═══ Data for this exercise ═══
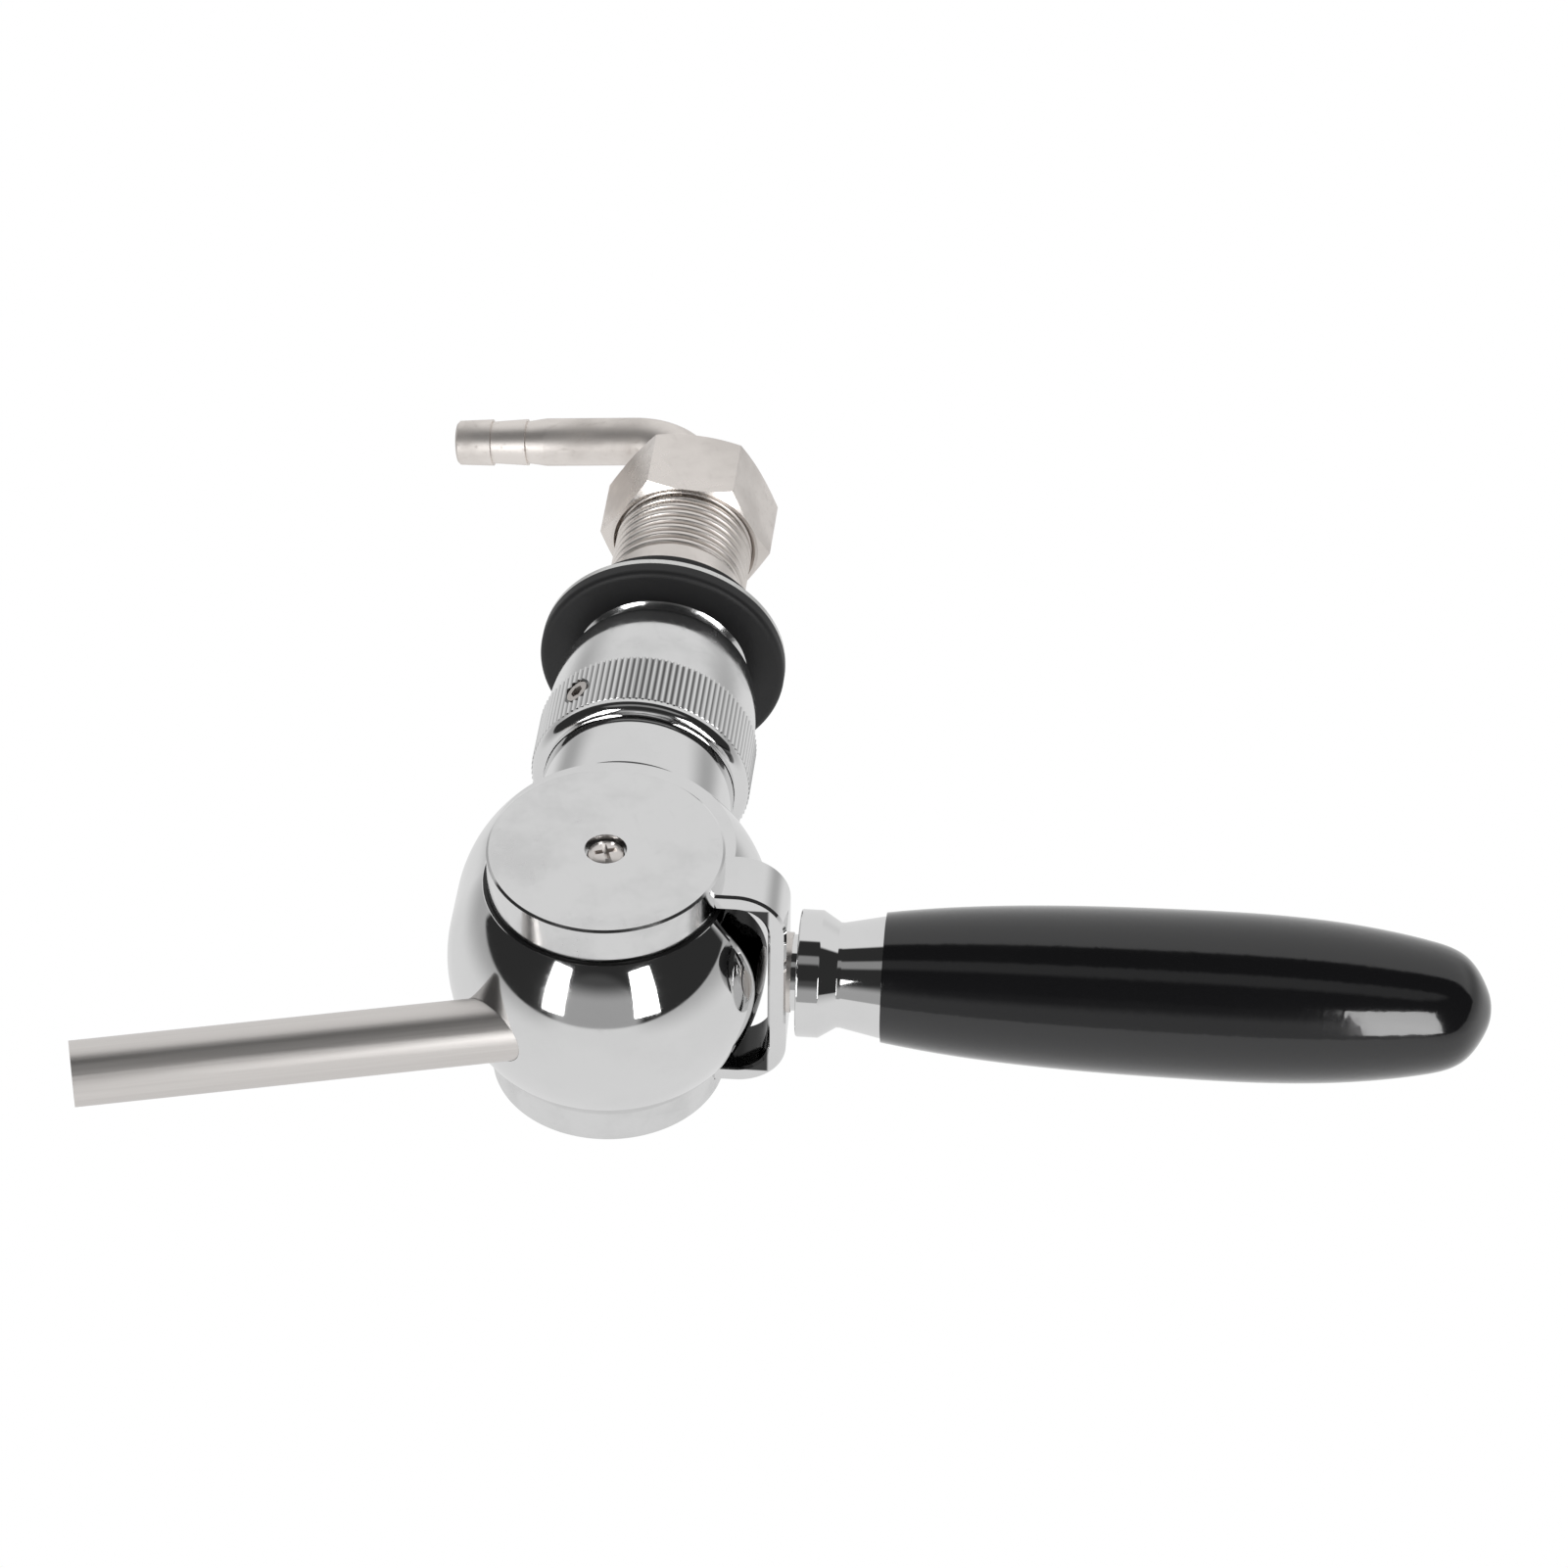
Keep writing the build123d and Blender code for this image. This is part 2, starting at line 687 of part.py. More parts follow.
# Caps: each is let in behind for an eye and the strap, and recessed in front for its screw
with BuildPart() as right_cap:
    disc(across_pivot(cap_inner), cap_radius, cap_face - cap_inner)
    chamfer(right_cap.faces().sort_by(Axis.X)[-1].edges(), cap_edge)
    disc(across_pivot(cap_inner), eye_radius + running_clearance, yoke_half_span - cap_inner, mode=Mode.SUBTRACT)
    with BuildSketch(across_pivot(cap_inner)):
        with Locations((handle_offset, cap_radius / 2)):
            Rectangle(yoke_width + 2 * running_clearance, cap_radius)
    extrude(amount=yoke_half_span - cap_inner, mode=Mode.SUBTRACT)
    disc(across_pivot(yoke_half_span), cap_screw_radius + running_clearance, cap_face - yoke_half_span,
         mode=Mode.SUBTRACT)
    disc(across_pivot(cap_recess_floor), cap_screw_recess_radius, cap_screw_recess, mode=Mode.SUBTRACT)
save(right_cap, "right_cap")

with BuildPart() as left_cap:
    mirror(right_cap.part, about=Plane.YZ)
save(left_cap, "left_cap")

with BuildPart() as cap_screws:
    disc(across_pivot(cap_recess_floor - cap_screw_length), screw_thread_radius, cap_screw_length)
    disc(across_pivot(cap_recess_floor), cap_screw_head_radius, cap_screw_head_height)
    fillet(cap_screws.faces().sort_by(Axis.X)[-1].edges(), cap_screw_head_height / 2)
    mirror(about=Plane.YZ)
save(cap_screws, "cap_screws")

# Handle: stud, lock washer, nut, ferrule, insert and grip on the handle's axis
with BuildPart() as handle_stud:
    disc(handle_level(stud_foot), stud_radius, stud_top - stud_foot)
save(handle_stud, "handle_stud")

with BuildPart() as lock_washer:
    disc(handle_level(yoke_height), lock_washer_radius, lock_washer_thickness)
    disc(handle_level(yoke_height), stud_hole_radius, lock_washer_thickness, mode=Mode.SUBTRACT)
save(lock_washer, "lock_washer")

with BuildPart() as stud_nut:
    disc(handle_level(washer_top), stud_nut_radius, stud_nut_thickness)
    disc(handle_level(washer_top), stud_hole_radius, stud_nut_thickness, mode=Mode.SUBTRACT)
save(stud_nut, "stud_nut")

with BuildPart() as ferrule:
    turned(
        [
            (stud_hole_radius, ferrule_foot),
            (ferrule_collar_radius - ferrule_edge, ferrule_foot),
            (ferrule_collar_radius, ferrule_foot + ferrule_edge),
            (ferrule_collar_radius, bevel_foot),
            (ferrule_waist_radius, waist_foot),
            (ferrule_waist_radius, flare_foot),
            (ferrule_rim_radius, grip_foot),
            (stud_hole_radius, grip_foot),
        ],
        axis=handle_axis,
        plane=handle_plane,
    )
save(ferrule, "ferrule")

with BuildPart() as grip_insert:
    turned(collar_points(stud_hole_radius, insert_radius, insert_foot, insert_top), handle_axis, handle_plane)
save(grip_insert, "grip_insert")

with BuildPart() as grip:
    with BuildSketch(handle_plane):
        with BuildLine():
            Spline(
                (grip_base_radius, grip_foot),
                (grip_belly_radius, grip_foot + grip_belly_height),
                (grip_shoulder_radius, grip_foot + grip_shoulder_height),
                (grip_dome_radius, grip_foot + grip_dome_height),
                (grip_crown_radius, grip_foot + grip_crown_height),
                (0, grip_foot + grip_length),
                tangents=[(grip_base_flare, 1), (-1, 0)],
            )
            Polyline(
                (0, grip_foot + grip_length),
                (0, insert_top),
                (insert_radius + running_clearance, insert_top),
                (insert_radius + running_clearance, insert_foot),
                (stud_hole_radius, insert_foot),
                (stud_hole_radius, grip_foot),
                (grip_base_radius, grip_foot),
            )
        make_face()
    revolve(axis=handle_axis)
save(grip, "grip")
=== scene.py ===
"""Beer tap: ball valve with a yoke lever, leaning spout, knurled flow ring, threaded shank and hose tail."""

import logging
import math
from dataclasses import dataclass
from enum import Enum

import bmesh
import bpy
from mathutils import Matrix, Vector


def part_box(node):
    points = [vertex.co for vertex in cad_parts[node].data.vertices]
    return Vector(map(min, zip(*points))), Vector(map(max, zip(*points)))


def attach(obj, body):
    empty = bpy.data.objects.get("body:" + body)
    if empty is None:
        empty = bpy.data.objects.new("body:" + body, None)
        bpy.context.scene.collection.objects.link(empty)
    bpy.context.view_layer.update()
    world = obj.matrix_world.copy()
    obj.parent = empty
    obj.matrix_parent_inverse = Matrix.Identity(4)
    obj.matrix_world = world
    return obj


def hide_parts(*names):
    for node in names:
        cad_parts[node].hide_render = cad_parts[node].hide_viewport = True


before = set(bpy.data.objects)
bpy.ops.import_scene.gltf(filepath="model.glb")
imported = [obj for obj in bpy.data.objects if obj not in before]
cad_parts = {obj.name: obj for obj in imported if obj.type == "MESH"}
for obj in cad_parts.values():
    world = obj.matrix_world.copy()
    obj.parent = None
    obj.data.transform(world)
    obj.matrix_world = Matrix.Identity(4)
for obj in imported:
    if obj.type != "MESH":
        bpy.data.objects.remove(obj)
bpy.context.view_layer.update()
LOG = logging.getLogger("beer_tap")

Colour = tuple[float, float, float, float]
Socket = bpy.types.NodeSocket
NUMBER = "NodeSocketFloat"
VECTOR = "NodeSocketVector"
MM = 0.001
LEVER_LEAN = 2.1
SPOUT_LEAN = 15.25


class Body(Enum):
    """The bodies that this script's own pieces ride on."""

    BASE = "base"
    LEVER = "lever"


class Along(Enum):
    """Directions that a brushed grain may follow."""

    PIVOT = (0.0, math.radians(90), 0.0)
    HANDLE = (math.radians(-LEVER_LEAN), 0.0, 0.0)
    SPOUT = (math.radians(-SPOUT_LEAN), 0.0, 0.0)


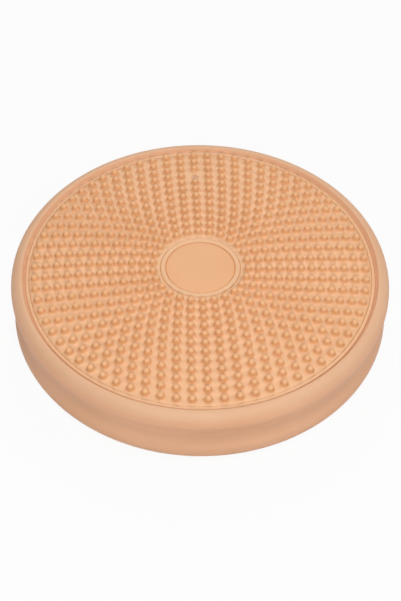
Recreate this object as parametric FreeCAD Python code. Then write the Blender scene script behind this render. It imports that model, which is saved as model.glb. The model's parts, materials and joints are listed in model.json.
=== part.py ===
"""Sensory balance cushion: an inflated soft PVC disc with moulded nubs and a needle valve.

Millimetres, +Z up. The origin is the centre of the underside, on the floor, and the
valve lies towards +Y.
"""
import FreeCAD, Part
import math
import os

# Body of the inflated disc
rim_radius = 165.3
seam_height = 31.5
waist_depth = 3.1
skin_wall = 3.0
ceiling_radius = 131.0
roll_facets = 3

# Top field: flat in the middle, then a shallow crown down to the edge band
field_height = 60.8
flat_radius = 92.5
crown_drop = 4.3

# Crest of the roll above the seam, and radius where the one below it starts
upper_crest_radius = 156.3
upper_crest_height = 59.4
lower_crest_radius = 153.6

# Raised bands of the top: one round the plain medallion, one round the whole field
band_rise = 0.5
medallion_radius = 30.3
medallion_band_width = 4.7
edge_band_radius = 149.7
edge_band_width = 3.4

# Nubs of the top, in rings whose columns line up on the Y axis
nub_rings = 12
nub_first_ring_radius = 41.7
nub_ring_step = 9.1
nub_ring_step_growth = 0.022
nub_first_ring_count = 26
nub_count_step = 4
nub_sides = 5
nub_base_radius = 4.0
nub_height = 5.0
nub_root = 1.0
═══
[Direction]: Set down every line of the listing above again, exactly as given.

[Task response]:
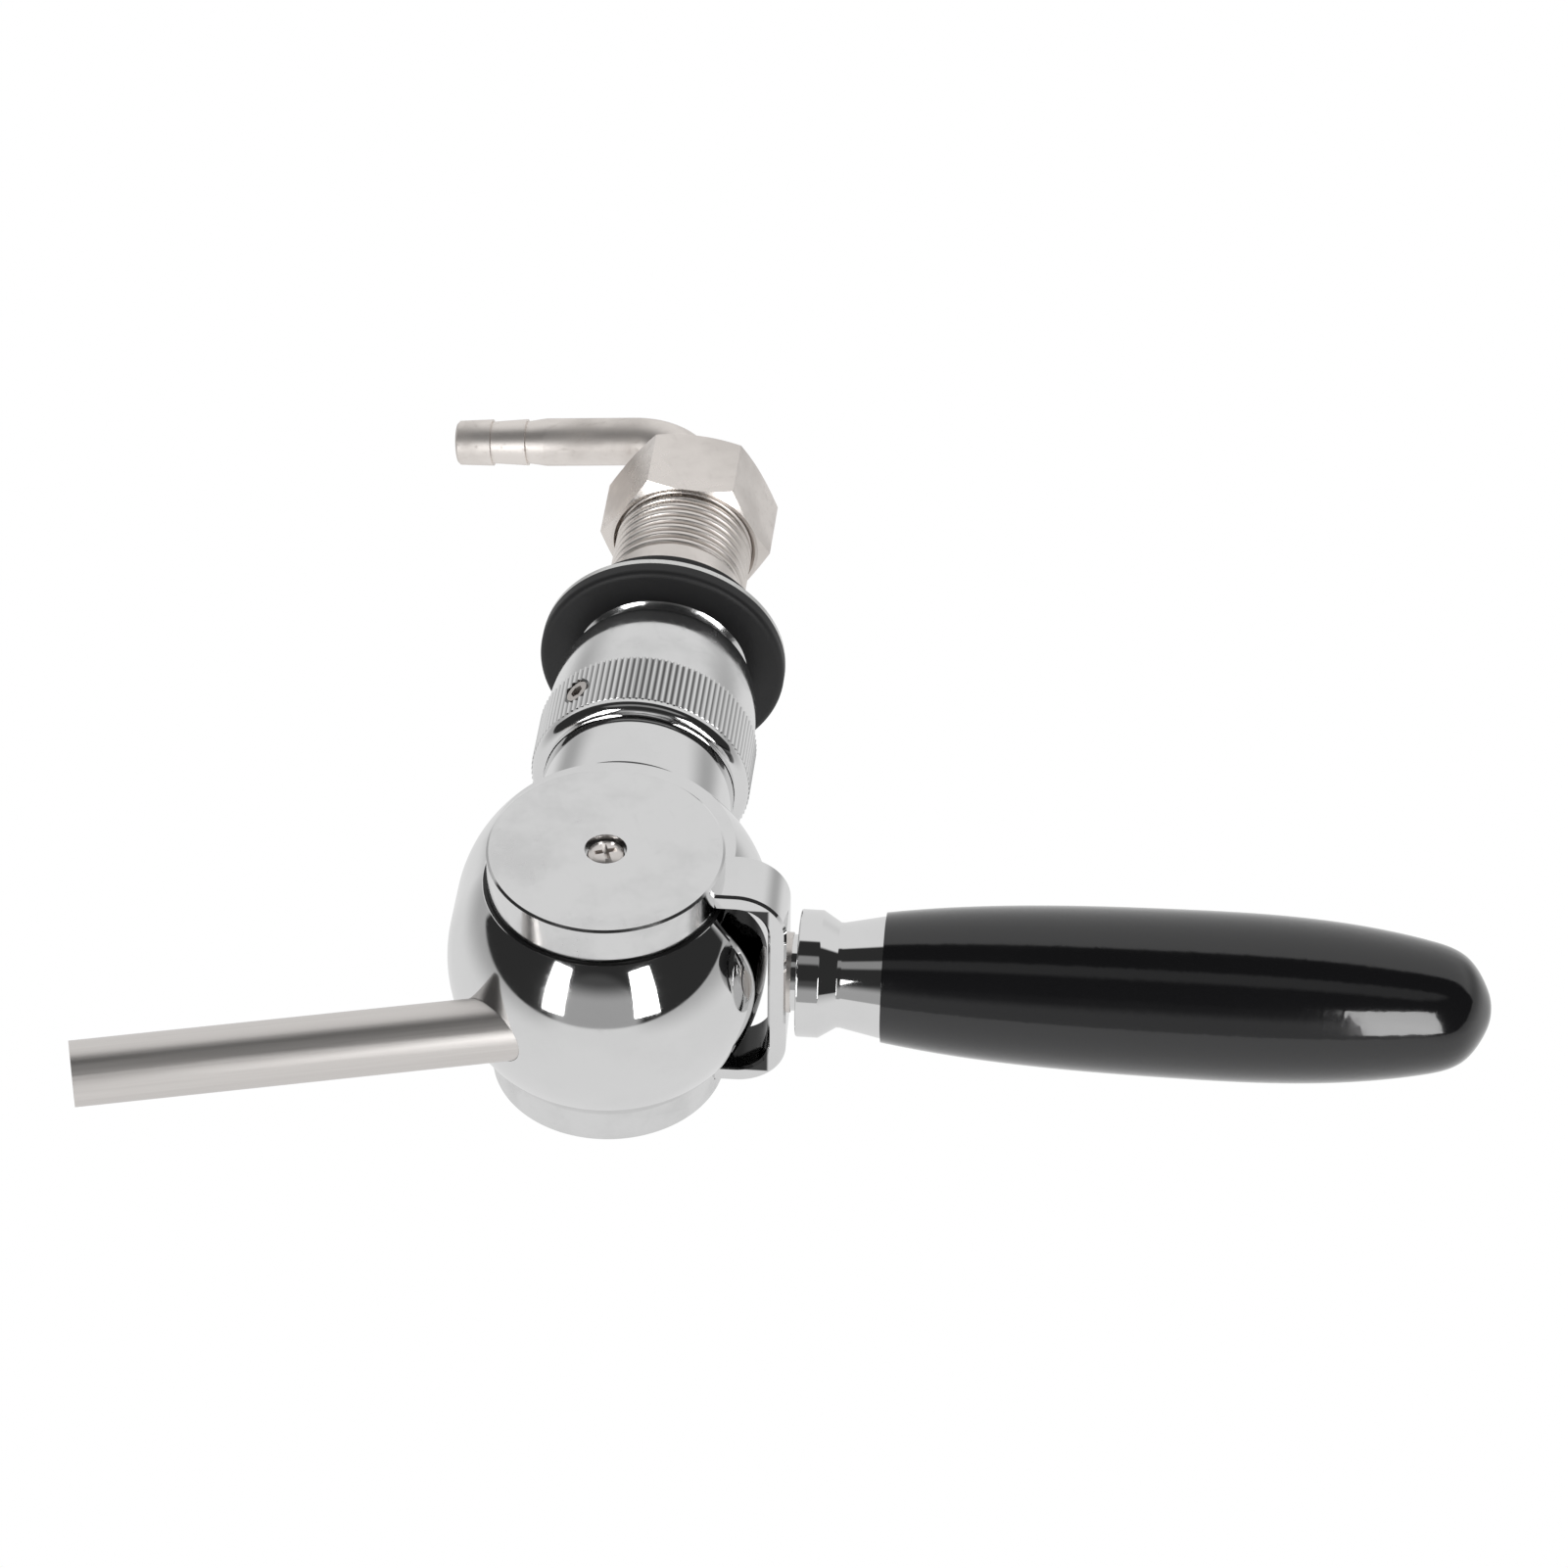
Keep writing the build123d and Blender code for this image. This is part 2, starting at line 687 of part.py. More parts follow.
# Caps: each is let in behind for an eye and the strap, and recessed in front for its screw
with BuildPart() as right_cap:
    disc(across_pivot(cap_inner), cap_radius, cap_face - cap_inner)
    chamfer(right_cap.faces().sort_by(Axis.X)[-1].edges(), cap_edge)
    disc(across_pivot(cap_inner), eye_radius + running_clearance, yoke_half_span - cap_inner, mode=Mode.SUBTRACT)
    with BuildSketch(across_pivot(cap_inner)):
        with Locations((handle_offset, cap_radius / 2)):
            Rectangle(yoke_width + 2 * running_clearance, cap_radius)
    extrude(amount=yoke_half_span - cap_inner, mode=Mode.SUBTRACT)
    disc(across_pivot(yoke_half_span), cap_screw_radius + running_clearance, cap_face - yoke_half_span,
         mode=Mode.SUBTRACT)
    disc(across_pivot(cap_recess_floor), cap_screw_recess_radius, cap_screw_recess, mode=Mode.SUBTRACT)
save(right_cap, "right_cap")

with BuildPart() as left_cap:
    mirror(right_cap.part, about=Plane.YZ)
save(left_cap, "left_cap")

with BuildPart() as cap_screws:
    disc(across_pivot(cap_recess_floor - cap_screw_length), screw_thread_radius, cap_screw_length)
    disc(across_pivot(cap_recess_floor), cap_screw_head_radius, cap_screw_head_height)
    fillet(cap_screws.faces().sort_by(Axis.X)[-1].edges(), cap_screw_head_height / 2)
    mirror(about=Plane.YZ)
save(cap_screws, "cap_screws")

# Handle: stud, lock washer, nut, ferrule, insert and grip on the handle's axis
with BuildPart() as handle_stud:
    disc(handle_level(stud_foot), stud_radius, stud_top - stud_foot)
save(handle_stud, "handle_stud")

with BuildPart() as lock_washer:
    disc(handle_level(yoke_height), lock_washer_radius, lock_washer_thickness)
    disc(handle_level(yoke_height), stud_hole_radius, lock_washer_thickness, mode=Mode.SUBTRACT)
save(lock_washer, "lock_washer")

with BuildPart() as stud_nut:
    disc(handle_level(washer_top), stud_nut_radius, stud_nut_thickness)
    disc(handle_level(washer_top), stud_hole_radius, stud_nut_thickness, mode=Mode.SUBTRACT)
save(stud_nut, "stud_nut")

with BuildPart() as ferrule:
    turned(
        [
            (stud_hole_radius, ferrule_foot),
            (ferrule_collar_radius - ferrule_edge, ferrule_foot),
            (ferrule_collar_radius, ferrule_foot + ferrule_edge),
            (ferrule_collar_radius, bevel_foot),
            (ferrule_waist_radius, waist_foot),
            (ferrule_waist_radius, flare_foot),
            (ferrule_rim_radius, grip_foot),
            (stud_hole_radius, grip_foot),
        ],
        axis=handle_axis,
        plane=handle_plane,
    )
save(ferrule, "ferrule")

with BuildPart() as grip_insert:
    turned(collar_points(stud_hole_radius, insert_radius, insert_foot, insert_top), handle_axis, handle_plane)
save(grip_insert, "grip_insert")

with BuildPart() as grip:
    with BuildSketch(handle_plane):
        with BuildLine():
            Spline(
                (grip_base_radius, grip_foot),
                (grip_belly_radius, grip_foot + grip_belly_height),
                (grip_shoulder_radius, grip_foot + grip_shoulder_height),
                (grip_dome_radius, grip_foot + grip_dome_height),
                (grip_crown_radius, grip_foot + grip_crown_height),
                (0, grip_foot + grip_length),
                tangents=[(grip_base_flare, 1), (-1, 0)],
            )
            Polyline(
                (0, grip_foot + grip_length),
                (0, insert_top),
                (insert_radius + running_clearance, insert_top),
                (insert_radius + running_clearance, insert_foot),
                (stud_hole_radius, insert_foot),
                (stud_hole_radius, grip_foot),
                (grip_base_radius, grip_foot),
            )
        make_face()
    revolve(axis=handle_axis)
save(grip, "grip")
=== scene.py ===
"""Beer tap: ball valve with a yoke lever, leaning spout, knurled flow ring, threaded shank and hose tail."""

import logging
import math
from dataclasses import dataclass
from enum import Enum

import bmesh
import bpy
from mathutils import Matrix, Vector


def part_box(node):
    points = [vertex.co for vertex in cad_parts[node].data.vertices]
    return Vector(map(min, zip(*points))), Vector(map(max, zip(*points)))


def attach(obj, body):
    empty = bpy.data.objects.get("body:" + body)
    if empty is None:
        empty = bpy.data.objects.new("body:" + body, None)
        bpy.context.scene.collection.objects.link(empty)
    bpy.context.view_layer.update()
    world = obj.matrix_world.copy()
    obj.parent = empty
    obj.matrix_parent_inverse = Matrix.Identity(4)
    obj.matrix_world = world
    return obj


def hide_parts(*names):
    for node in names:
        cad_parts[node].hide_render = cad_parts[node].hide_viewport = True


before = set(bpy.data.objects)
bpy.ops.import_scene.gltf(filepath="model.glb")
imported = [obj for obj in bpy.data.objects if obj not in before]
cad_parts = {obj.name: obj for obj in imported if obj.type == "MESH"}
for obj in cad_parts.values():
    world = obj.matrix_world.copy()
    obj.parent = None
    obj.data.transform(world)
    obj.matrix_world = Matrix.Identity(4)
for obj in imported:
    if obj.type != "MESH":
        bpy.data.objects.remove(obj)
bpy.context.view_layer.update()
LOG = logging.getLogger("beer_tap")

Colour = tuple[float, float, float, float]
Socket = bpy.types.NodeSocket
NUMBER = "NodeSocketFloat"
VECTOR = "NodeSocketVector"
MM = 0.001
LEVER_LEAN = 2.1
SPOUT_LEAN = 15.25


class Body(Enum):
    """The bodies that this script's own pieces ride on."""

    BASE = "base"
    LEVER = "lever"


class Along(Enum):
    """Directions that a brushed grain may follow."""

    PIVOT = (0.0, math.radians(90), 0.0)
    HANDLE = (math.radians(-LEVER_LEAN), 0.0, 0.0)
    SPOUT = (math.radians(-SPOUT_LEAN), 0.0, 0.0)


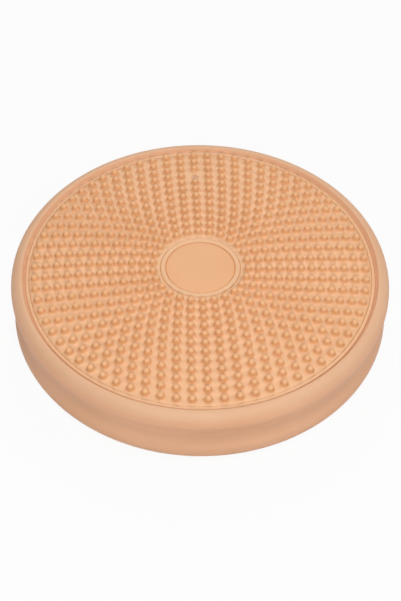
Recreate this object as parametric FreeCAD Python code. Then write the Blender scene script behind this render. It imports that model, which is saved as model.glb. The model's parts, materials and joints are listed in model.json.
=== part.py ===
"""Sensory balance cushion: an inflated soft PVC disc with moulded nubs and a needle valve.

Millimetres, +Z up. The origin is the centre of the underside, on the floor, and the
valve lies towards +Y.
"""
import FreeCAD, Part
import math
import os

# Body of the inflated disc
rim_radius = 165.3
seam_height = 31.5
waist_depth = 3.1
skin_wall = 3.0
ceiling_radius = 131.0
roll_facets = 3

# Top field: flat in the middle, then a shallow crown down to the edge band
field_height = 60.8
flat_radius = 92.5
crown_drop = 4.3

# Crest of the roll above the seam, and radius where the one below it starts
upper_crest_radius = 156.3
upper_crest_height = 59.4
lower_crest_radius = 153.6

# Raised bands of the top: one round the plain medallion, one round the whole field
band_rise = 0.5
medallion_radius = 30.3
medallion_band_width = 4.7
edge_band_radius = 149.7
edge_band_width = 3.4

# Nubs of the top, in rings whose columns line up on the Y axis
nub_rings = 12
nub_first_ring_radius = 41.7
nub_ring_step = 9.1
nub_ring_step_growth = 0.022
nub_first_ring_count = 26
nub_count_step = 4
nub_sides = 5
nub_base_radius = 4.0
nub_height = 5.0
nub_root = 1.0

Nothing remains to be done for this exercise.